In Rare Cases, Stroke Treatment Can Trigger Life-threatening Angioedema, Case Report Shows
Activase (alteplase), a common treatment for stroke, may trigger angioedema of the mouth and tongue that can lead to a life-threatening situation if not treated promptly, a case report shows.
The study, “Angioedema: A Life-threatening Complication of Tissue Plasminogen Activator,” was published in the journal Cureus.
It describes the case of a 78-year-old woman who was hospitalized after complaining of weakness and a loss of sensation on her right side, as well as facial droop and an inability to speak normally.
A blood analysis was normal, and no alterations were detected in a CT scan of her head, leading doctors to suspect acute ischemic stroke on her left side.
Doctors administered Activase (alteplase), a type of tissue plasminogen activator (tPA) used to break down blood clots in acute ischemic stroke patients.
However, three hours later, the woman began complaining of dry mouth. She also experienced progressively worsening swelling of the tongue, which initially affected the right side and then spread to the left.
Doctors suspected the cause of the symptoms was an allergic reaction and stopped Activase treatment. The patient then received intravenous Solu-Medrol (methylprednisolone) and diphenhydramine, corticosteroid and antihistaminic medications that suppress the immune system.
But the woman’s condition continued to worsen, and she required intubation for breathing assistance because her tongue blocked her airways. Mechanical ventilation was removed after three days of treatment with intravenous steroids.
While treatment with Activase and other tissue plasminogen activators are effective in treating ischemic stroke, they are known to cause angioedema in some patients.

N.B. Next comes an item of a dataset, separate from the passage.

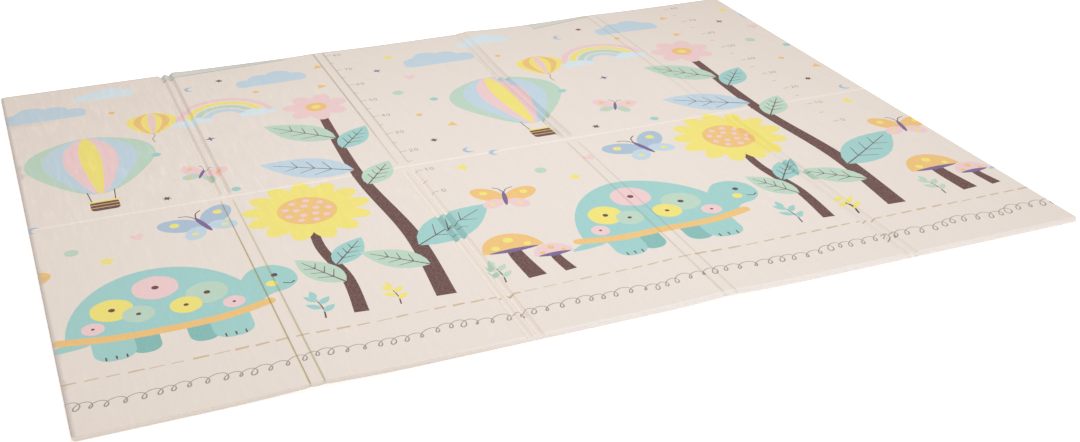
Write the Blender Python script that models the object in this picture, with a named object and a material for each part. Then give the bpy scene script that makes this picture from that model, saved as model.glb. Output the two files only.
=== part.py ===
# Folding baby play mat: one film-covered foam slab, laid out flat, with its fold grooves pressed in.
# Metres, +Z up. The origin is on the floor under the middle of the mat.
# X runs along the long side and Y across it, with the front edge at -Y.

import math

import bmesh
import bpy

MAT_LENGTH = 2.0
MAT_WIDTH = 1.5
MAT_THICKNESS = 0.010
PANELS_LONG = 5
CORNER_RADIUS = 0.009
EDGE_RADIUS = 0.0025
FLAT_CORNER_RADIUS = CORNER_RADIUS - EDGE_RADIUS
# Where a groove leaves thin foam at the edge, each rounding takes at most this share of it.
MOST_ROUNDED = 0.4

# A fold band is a pair of pressed lines, with a narrow strip of foam between them. The lines stand a little
# further apart where their wide grooves are in the underside, and closer where they are in the top.
SLIT_SPACING = 0.025
TROUGH_SPACING = 0.019
GROOVE_HALF_WIDTH = 0.008
GROOVE_DEPTH = 0.0068
STRIP_DROP = 0.0012
SLIT_HALF_WIDTH = 0.0011
SLIT_DEPTH = 0.0012
# How far a pressed line's walls swell out from a plain V, as a share of its depth.
WALL_SWELL = 0.35
# At the mat's front and back edge each line ends in a small notch, this share of the edge radius deep.
NOTCH_SHARE = 0.8

# Across the mat's middle runs one shallow pressed crease, where the pairs of lines change sides.
CREASE_HALF_WIDTH = 0.005
CREASE_DEPTH = 0.0016
SWAP_START = 0.006
SWAP_END = 0.030

# Beside some bands the foam stands a little off the floor. A band is counted from the left, and its side is
# -1 in the front half and 1 in the back half. The lifts are those of its left and right panel, and they grow
# with the distance from the middle crease, from the start to the full one.
LIFT_REACH = 0.17
LIFT_COLUMNS = ("band", "side", "left", "right", "start", "full")
LIFT_ROWS = [
    (0, -1, 0.0040, 0.0044, 0.03, 0.30),
    (2, -1, 0.0042, 0.0038, 0.03, 0.30),
    (1, 1, 0.0022, 0.0026, 0.03, 0.30),
    (3, 1, 0.0024, 0.0020, 0.03, 0.30),
    (0, 1, 0.0000, 0.0045, 0.40, 0.75),
    (2, 1, 0.0004, 0.0055, 0.40, 0.75),
]

# Where the faces of the mesh are divided: beside a band as shares of the lift's reach, across the mat from the
# middle crease, and round a corner or an edge in degrees.
BESIDE_BAND = (0.3, 0.6, 1.0)
ACROSS_MAT = (CREASE_HALF_WIDTH, 0.012, 0.020, SWAP_END, 0.11, 0.20, 0.30, 0.45, 0.62)
ROUND_CORNER = (0, 30, 60, 90)
ROUND_EDGE = (45, 90)
SHARP_ANGLE = 35

COLOUR = (0.80, 0.72, 0.65, 1.0)
ROUGHNESS = 0.55

PANEL = MAT_LENGTH / PANELS_LONG
HALF_LENGTH = MAT_LENGTH / 2
HALF_WIDTH = MAT_WIDTH / 2
BAND_X = [PANEL * k - HALF_LENGTH for k in range(1, PANELS_LONG)]
BAND_HALF_WIDTH = SLIT_SPACING / 2 + GROOVE_HALF_WIDTH


def smooth(value, low, high):
    """0 below low, 1 above high, and an even S between them."""
    t = min(1.0, max(0.0, (value - low) / (high - low)))
    return t * t * (3 - 2 * t)


def groove(distance, half_width):
    """1 in the middle of a pressed line and 0 at its sides, with straight walls and a soft bottom."""
    t = min(1.0, abs(distance) / half_width)
    return (1 - t) * (1 + WALL_SWELL * t)


def opens_down(band, y):
    """Whether a band's grooves are in the underside. They change sides at the crease, like a checkerboard."""
    front = y < 0
    return (band % 2 == 0) == front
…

This can be life-threatening if it affects the airways and is not treated in a timely manner.
“Orolingual angioedema [angioedema of the mouth and tongue] is a life-threatening complication of the treatment of ischemic stroke with tissue plasminogen activator (tPA) with a reported incidence of 1-5%,” researchers noted.
While angioedema is usually not life-threatening and can be managed with antihistamines and steroids, its rapid progression while compromising respiratory airways “needs emergent intubation to protect and maintain the airway,” they added.
“A physician treating acute ischemic stroke with alteplase [Activase] should be aware” of this potential complication, they said. “Routine inspection of the tongue and oropharynx” should be performed every 30-45 minutes after treatment initiation.